↓

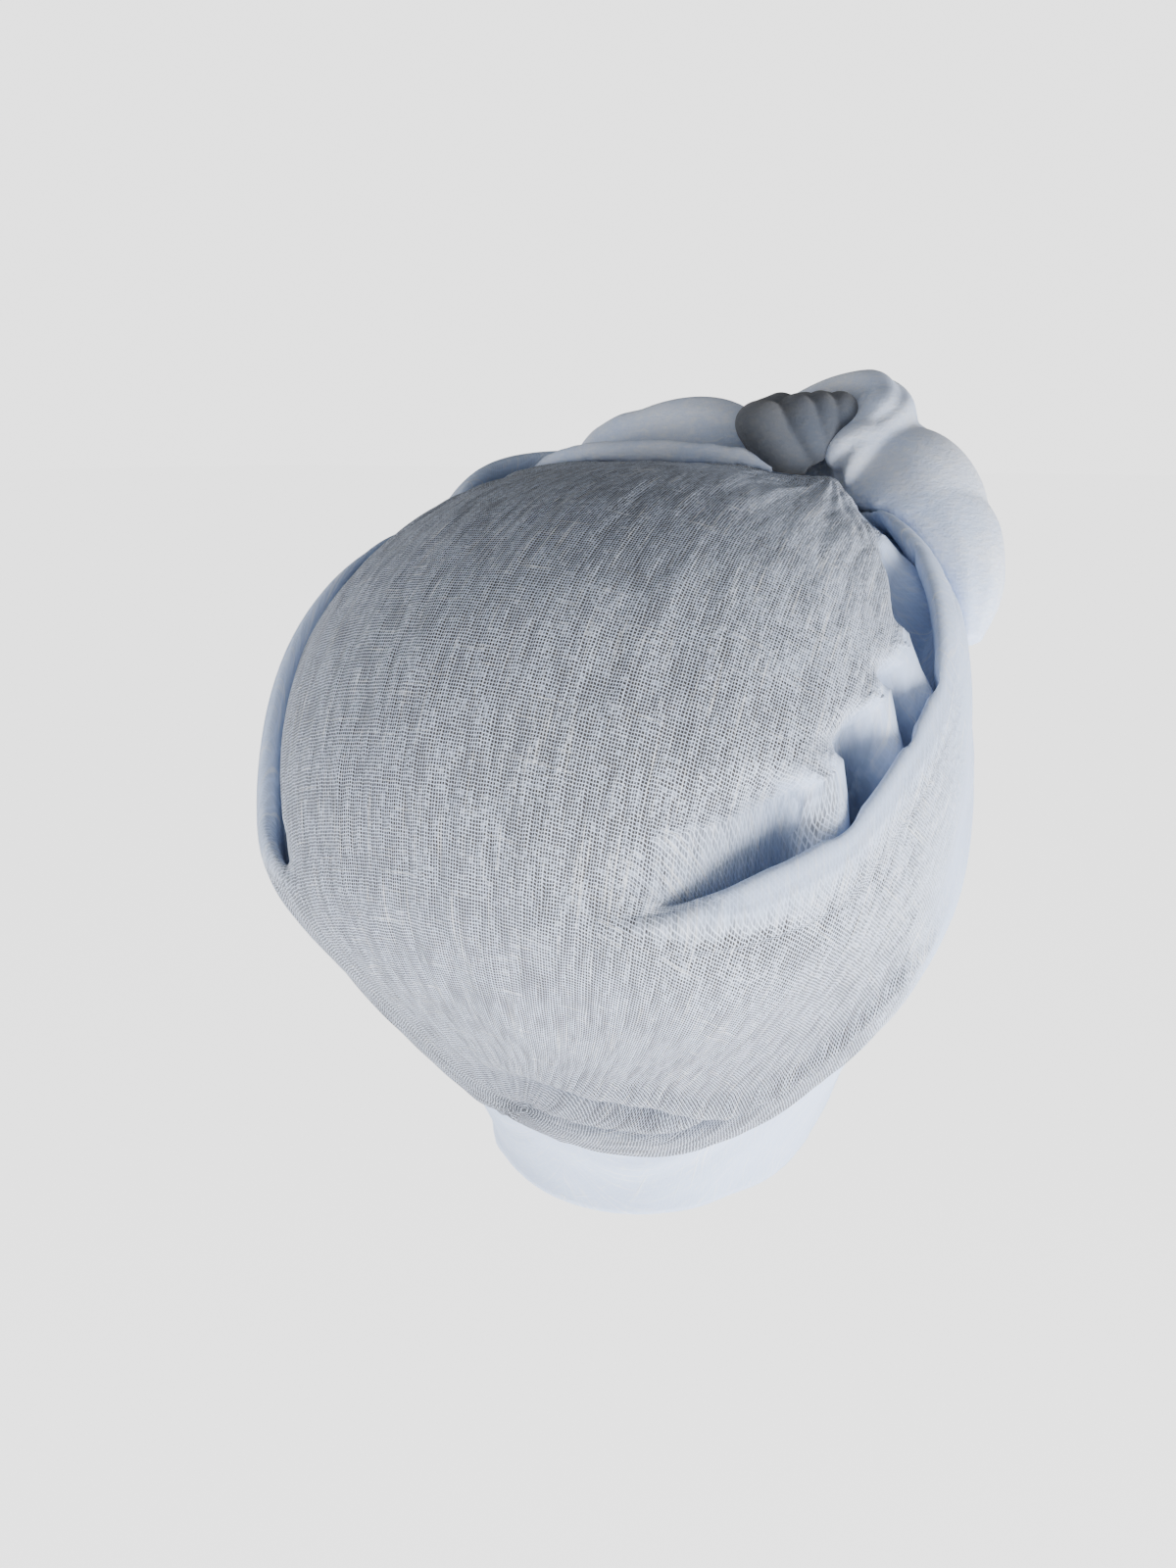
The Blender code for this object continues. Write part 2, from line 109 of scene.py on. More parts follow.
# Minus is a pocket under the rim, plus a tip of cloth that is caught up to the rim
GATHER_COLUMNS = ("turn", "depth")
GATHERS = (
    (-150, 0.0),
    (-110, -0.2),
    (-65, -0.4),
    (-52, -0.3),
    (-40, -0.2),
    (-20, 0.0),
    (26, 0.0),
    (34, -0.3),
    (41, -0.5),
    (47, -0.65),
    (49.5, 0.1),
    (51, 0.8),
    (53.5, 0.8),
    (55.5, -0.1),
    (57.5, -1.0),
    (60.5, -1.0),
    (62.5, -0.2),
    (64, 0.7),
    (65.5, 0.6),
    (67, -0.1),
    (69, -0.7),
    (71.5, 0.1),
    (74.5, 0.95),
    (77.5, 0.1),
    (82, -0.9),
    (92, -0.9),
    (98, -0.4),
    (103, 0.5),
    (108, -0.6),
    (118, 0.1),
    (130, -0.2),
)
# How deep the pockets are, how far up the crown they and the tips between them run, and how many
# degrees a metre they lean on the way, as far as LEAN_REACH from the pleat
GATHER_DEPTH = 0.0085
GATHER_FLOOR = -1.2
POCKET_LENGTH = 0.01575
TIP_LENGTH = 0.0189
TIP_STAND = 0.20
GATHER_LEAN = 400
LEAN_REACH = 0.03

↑

Your goal: Return the material in full, exactly as shown.

Exercise response:
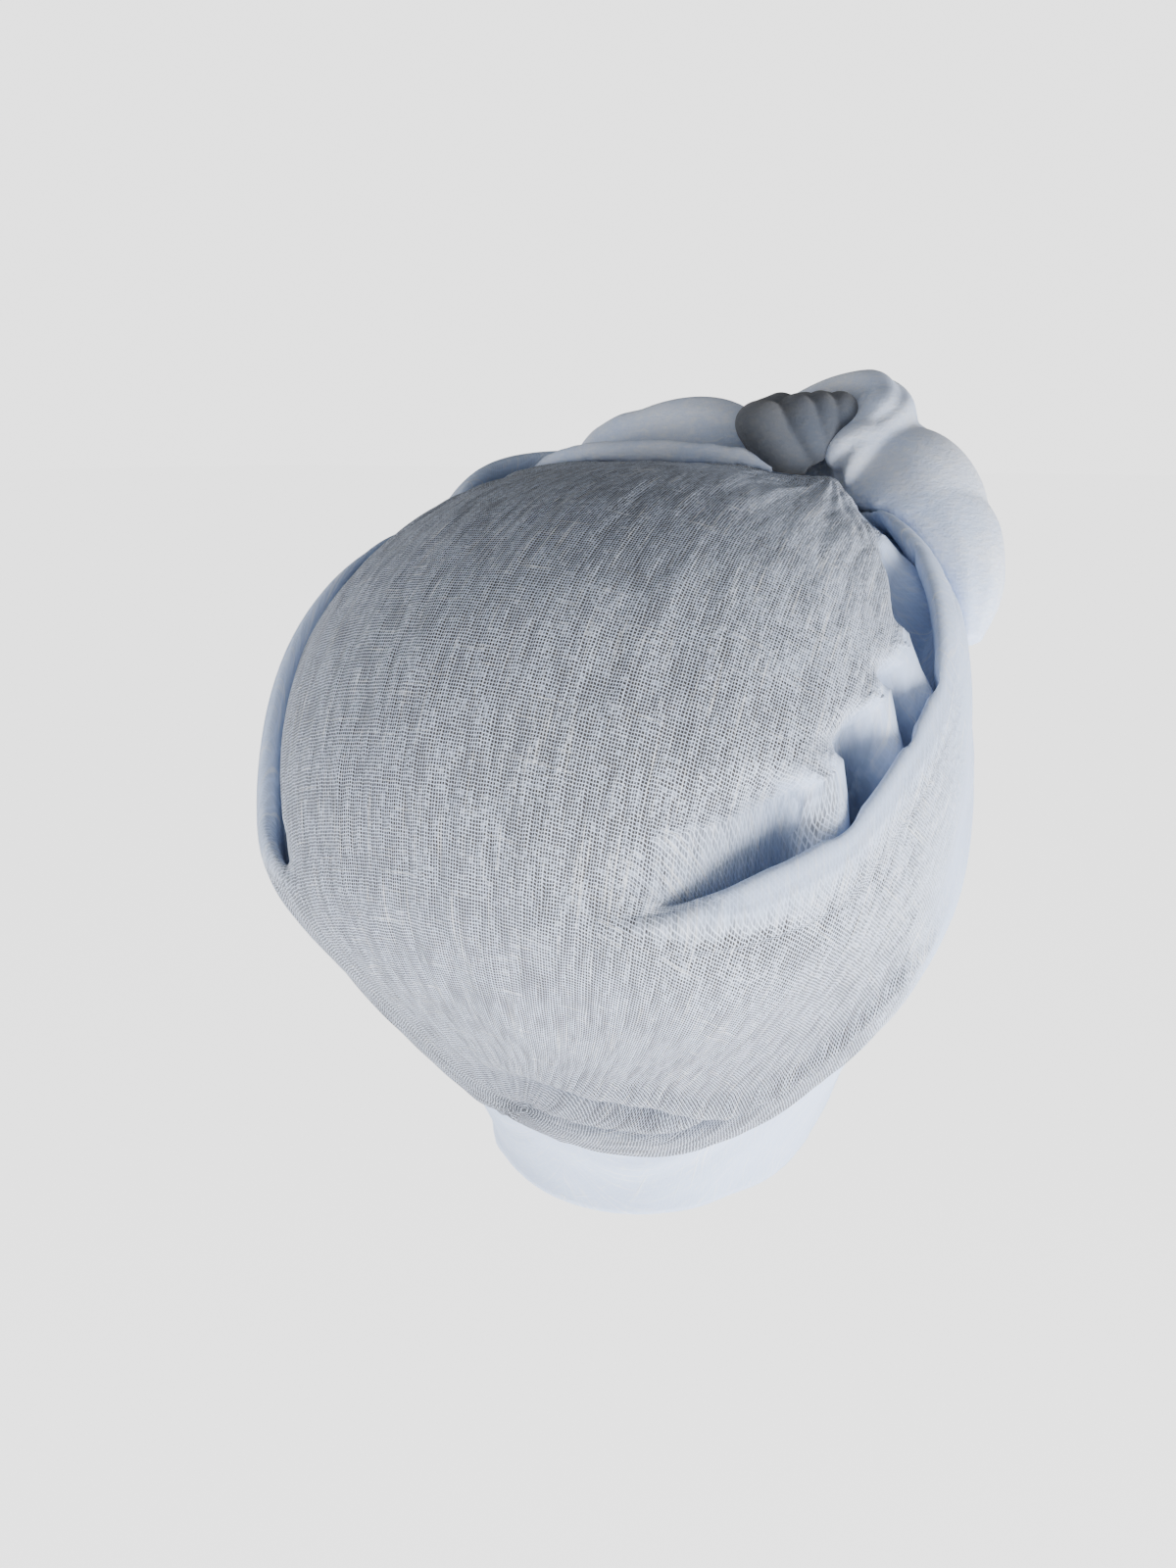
The Blender code for this object continues. Write part 2, from line 109 of scene.py on. More parts follow.
# Minus is a pocket under the rim, plus a tip of cloth that is caught up to the rim
GATHER_COLUMNS = ("turn", "depth")
GATHERS = (
    (-150, 0.0),
    (-110, -0.2),
    (-65, -0.4),
    (-52, -0.3),
    (-40, -0.2),
    (-20, 0.0),
    (26, 0.0),
    (34, -0.3),
    (41, -0.5),
    (47, -0.65),
    (49.5, 0.1),
    (51, 0.8),
    (53.5, 0.8),
    (55.5, -0.1),
    (57.5, -1.0),
    (60.5, -1.0),
    (62.5, -0.2),
    (64, 0.7),
    (65.5, 0.6),
    (67, -0.1),
    (69, -0.7),
    (71.5, 0.1),
    (74.5, 0.95),
    (77.5, 0.1),
    (82, -0.9),
    (92, -0.9),
    (98, -0.4),
    (103, 0.5),
    (108, -0.6),
    (118, 0.1),
    (130, -0.2),
)
# How deep the pockets are, how far up the crown they and the tips between them run, and how many
# degrees a metre they lean on the way, as far as LEAN_REACH from the pleat
GATHER_DEPTH = 0.0085
GATHER_FLOOR = -1.2
POCKET_LENGTH = 0.01575
TIP_LENGTH = 0.0189
TIP_STAND = 0.20
GATHER_LEAN = 400
LEAN_REACH = 0.03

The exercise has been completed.